EDITOR: The yet-small pack of Republican lawmakers signaling a willingness to stop funding Ukraine’s defense against Russia should not be harbingers of abandonment by the American public. Inexplicably, President Joe Biden, though admirably supplying the Ukraine resistance, has never effectively explained to the American people the importance of the dimensions and —most crucially — the long-term requirements of that support. That bully-pulpit leadership is sorely lacking.

With so many countries embracing authoritarian regimes, and militarily revanchist Russia and China on the march (literally), such a blatant takeover as that of Ukraine cannot be allowed to succeed. The long-term and global consequences are painful to imagine. Even our feeble-minded isolationists should be able to imagine what a successful Vladimir Putin might do next, and how the failure of European Union-

NATO-American efforts will embolden China in its campaigns of internal repression and in its efforts to take over Taiwan.

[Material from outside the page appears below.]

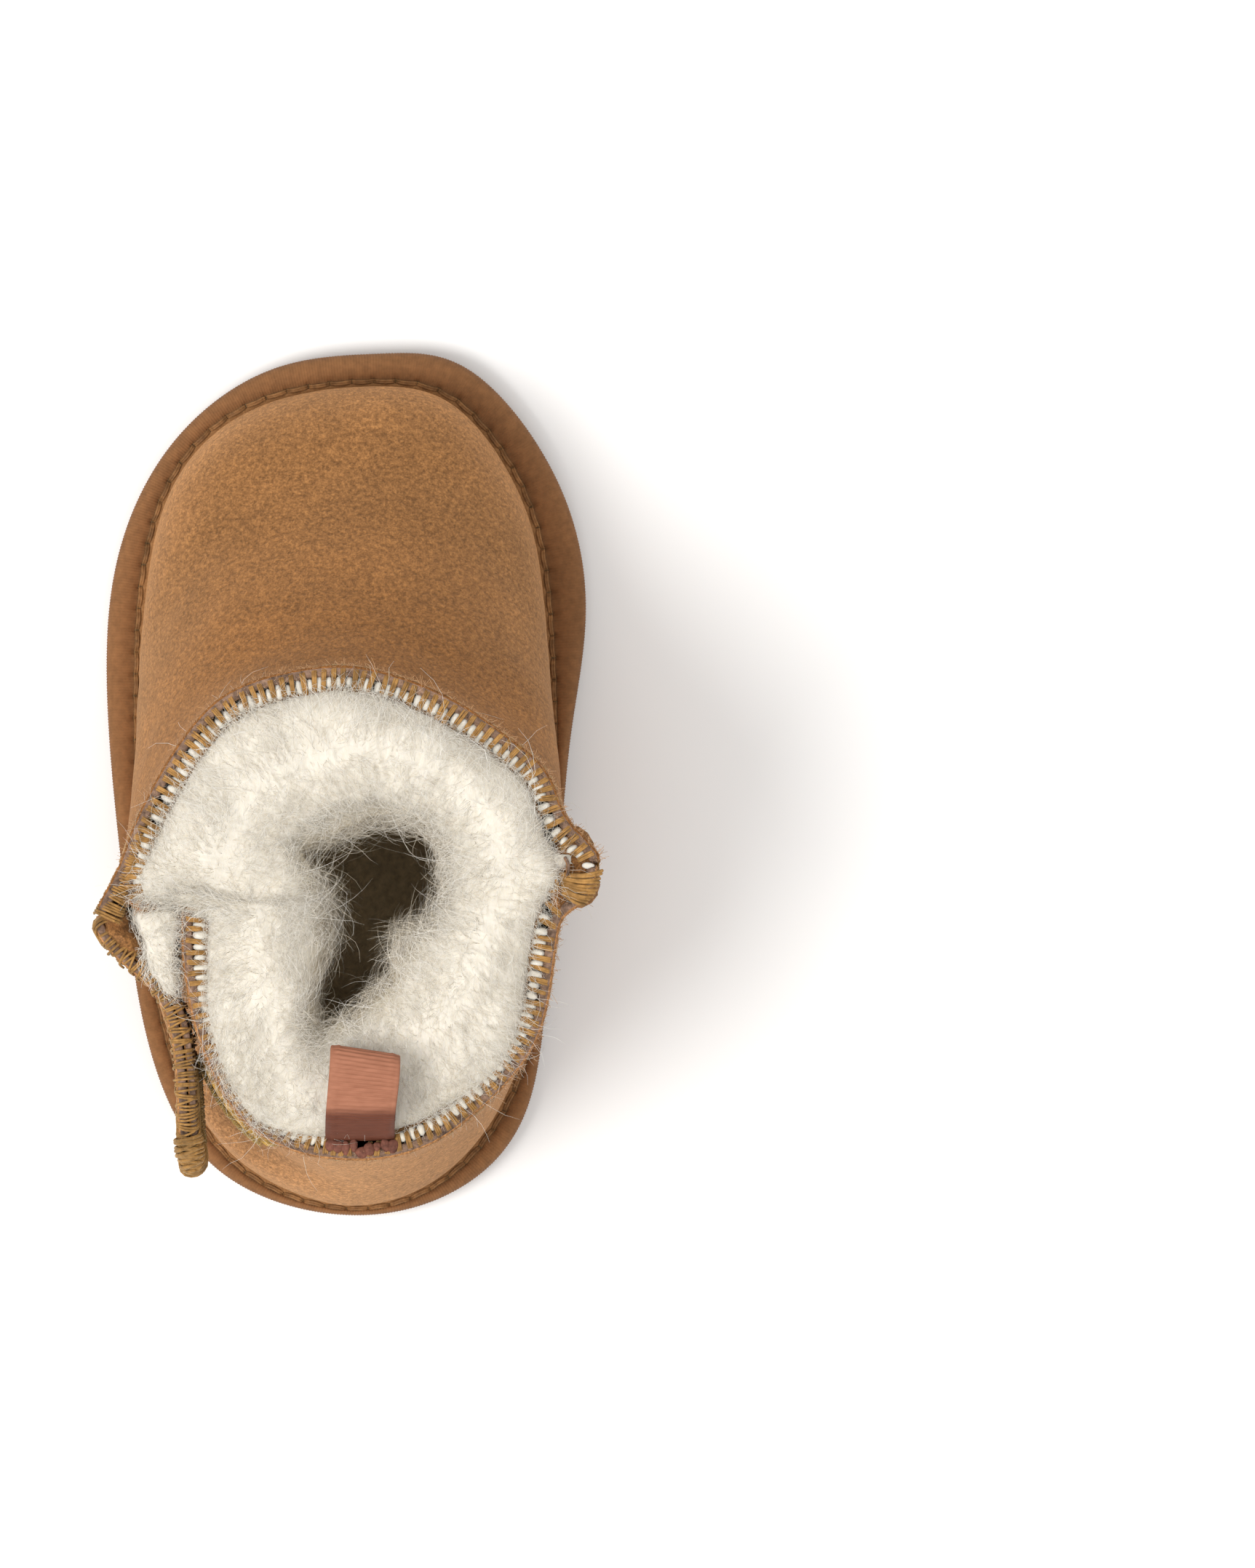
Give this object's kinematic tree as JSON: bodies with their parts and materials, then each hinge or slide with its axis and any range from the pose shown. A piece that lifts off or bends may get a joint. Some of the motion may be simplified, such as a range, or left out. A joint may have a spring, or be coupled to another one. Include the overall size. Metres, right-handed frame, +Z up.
{
  "type": "baby bootie",
  "caption": "Low suede infant bootie, wool lined, with a bound stitched sole, a side closure flap on hook-and-loop and a ribbon pull tab at the heel.",
  "frame": {"origin": "on the ground under the sole, at the middle of the bootie's box in plan", "axes": "+Y to the heel, -Y to the toe, +Z up, +X to the closure side, which is the outer side of a left foot"},
  "size_m": [0.0762, 0.1274, 0.0948],
  "materials": {
    "suede": "napped suede",
    "facing_suede": "napped suede, darker",
    "binding_tape": "fine-ribbed woven tape",
    "thread": "waxed polyester thread",
    "wool": "sheepskin wool pile",
    "outsole": "scuffed suede",
    "foam": "closed-cell foam",
    "board": "stitched fibre board",
    "footbed": "dense short pile",
    "ribbon": "grosgrain ribbon",
    "hook_tape": "hook tape",
    "loop_tape": "loop tape",
    "label": "satin label, blank"
  },
  "bodies": {
    "root": {"outsole": "outsole", "midsole": "foam", "sole_binding": "binding_tape", "binding_stitching": "thread", "insole_board": "board", "footbed": "footbed", "front_upper": "suede", "back_upper": "suede", "front_lining": "wool", "back_lining": "wool", "front_collar_stitching": "thread", "back_collar_stitching": "thread", "medial_seam_stitching": "thread", "lateral_seam_stitching": "thread", "loop_patch": "loop_tape", "pull_tab_stitching": "thread", "care_label": "label"},
    "flap": {"closure_flap": "suede", "flap_facing": "facing_suede", "hook_patch": "hook_tape", "flap_fleece": "wool", "flap_stitching": "thread"},
    "tab": {"pull_tab": "ribbon"}
  },
  "joints": [
    {"name": "flap_hinge", "type": "hinge", "parent": "root", "child": "flap", "pos_m": [0.0354, 0.0218, 0.0635], "axis": [0, 0, -1], "range_deg": [0, 100]},
    {"name": "tab_hinge", "type": "hinge", "parent": "root", "child": "tab", "pos_m": [-0.0026, 0.0512, 0.0831], "axis": [-1, 0, 0], "range_deg": [-12, 75]}
  ]
}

Americans have rarely made sacrifices for very long outside the ambit of our gas grills, SUVs and large-screen TVs, so Biden should not mistake our mostly emotional support for Ukraine for any kind of informed or long-term support. Winter in Ukraine will be brutal, but our support will help them — and other peoples — endure.



Roundup research

EDITOR: Ronald Harris’ letter had a level of authority that is both useful and deceitful in its message (“Roundup ‘hysteria,’” Nov. 27). Roundup is a herbicide containing glyphosate that has had extensive research on its exposure limit safety, and until recently has been considered relatively safe. More recent analysis of exposure criteria and the incidence of some cancers related to glyphosate by researchers at the University of Washington in 2019 show the risk of non-Hodgkin lymphoma can increase by 40% or more.

Bayer, the parent company of Roundup, has also settled more than 100,000 lawsuits for more than $10 billion in block compensation for exposure to Roundup. Harris’ statement that Roundup is less toxic than salt would suggest that we could drink Roundup like we use salt in our diet. I doubt if anyone, including Harris, would be willing to voluntarily sprinkle their French fries with Roundup.